The kiwifruit is a prime example of how appearances can be deceiving. This small fruit with its fuzzy-brown skin is quite unassuming, but when cut open reveals a brilliant, bright green flesh. When sliced cross-wise, the pattern of the black, edible seeds and bright white center, together with the emerald green of the kiwi is quite spectacular. It is not unlike cracking open a dull, unsightly geode to reveal the sparkling crystals inside.
Kiwifruit has a juicy, firm texture with an added crunchiness from the edible seeds. The flavor has been compared to a combination of peaches, berries and melon, with a slightly tart kick. They are best eaten when soft and ripe, when the flavors are sweet and full. Unripe kiwifruit is unpleasant and bitter.

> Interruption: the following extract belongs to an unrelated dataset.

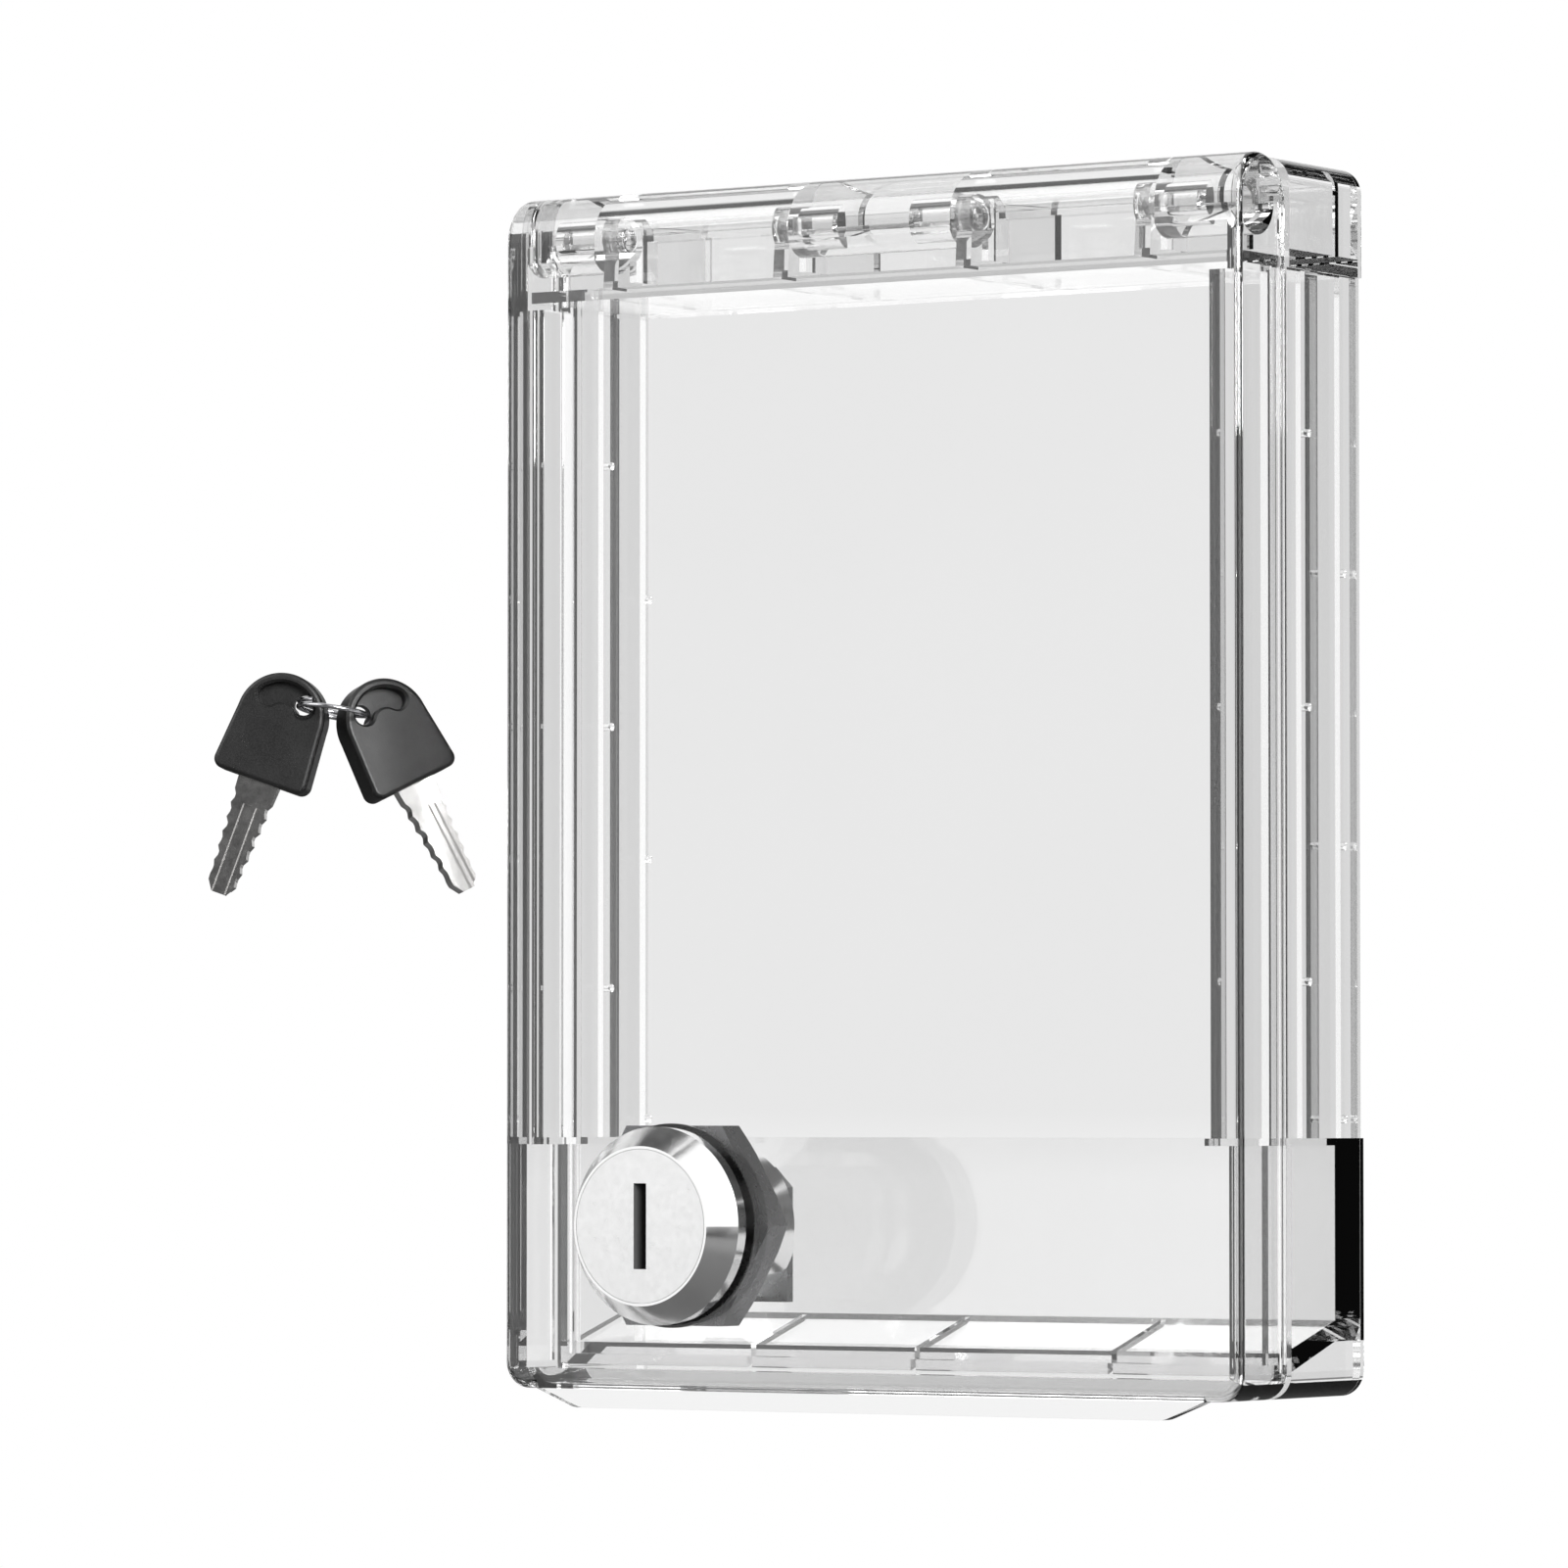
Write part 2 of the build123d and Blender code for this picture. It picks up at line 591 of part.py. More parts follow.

With more vitamin C than citrus, kiwifruit packs a good antioxidant punch. It is also a good source of fiber, vitamin E and potassium. The fruit also contains an enzyme called Actinidin, which works quite well as a natural meat tenderizer.
How to Eat
The most popular way to eat kiwifruit is to slice off the ends and gently peel off the skin. Then slice them crosswise to take advantage of their eye-catching beauty. They add a nice pop in both taste and appearance to fruit salads. Or they can be added to ice cream or yogurt or made into smoothies. Some people even eat the skin, but make sure you wash them and remove the fuzzy coating first.
Kiwifruit are quite delicate, especially when ripe, so handle them carefully. You can speed up the ripening process by storing them in a paper bag with an apple or banana. But once ripe, eat them quickly, or refrigerate, as they can become overripe rather quickly. They will last for another week or two in the refrigerator.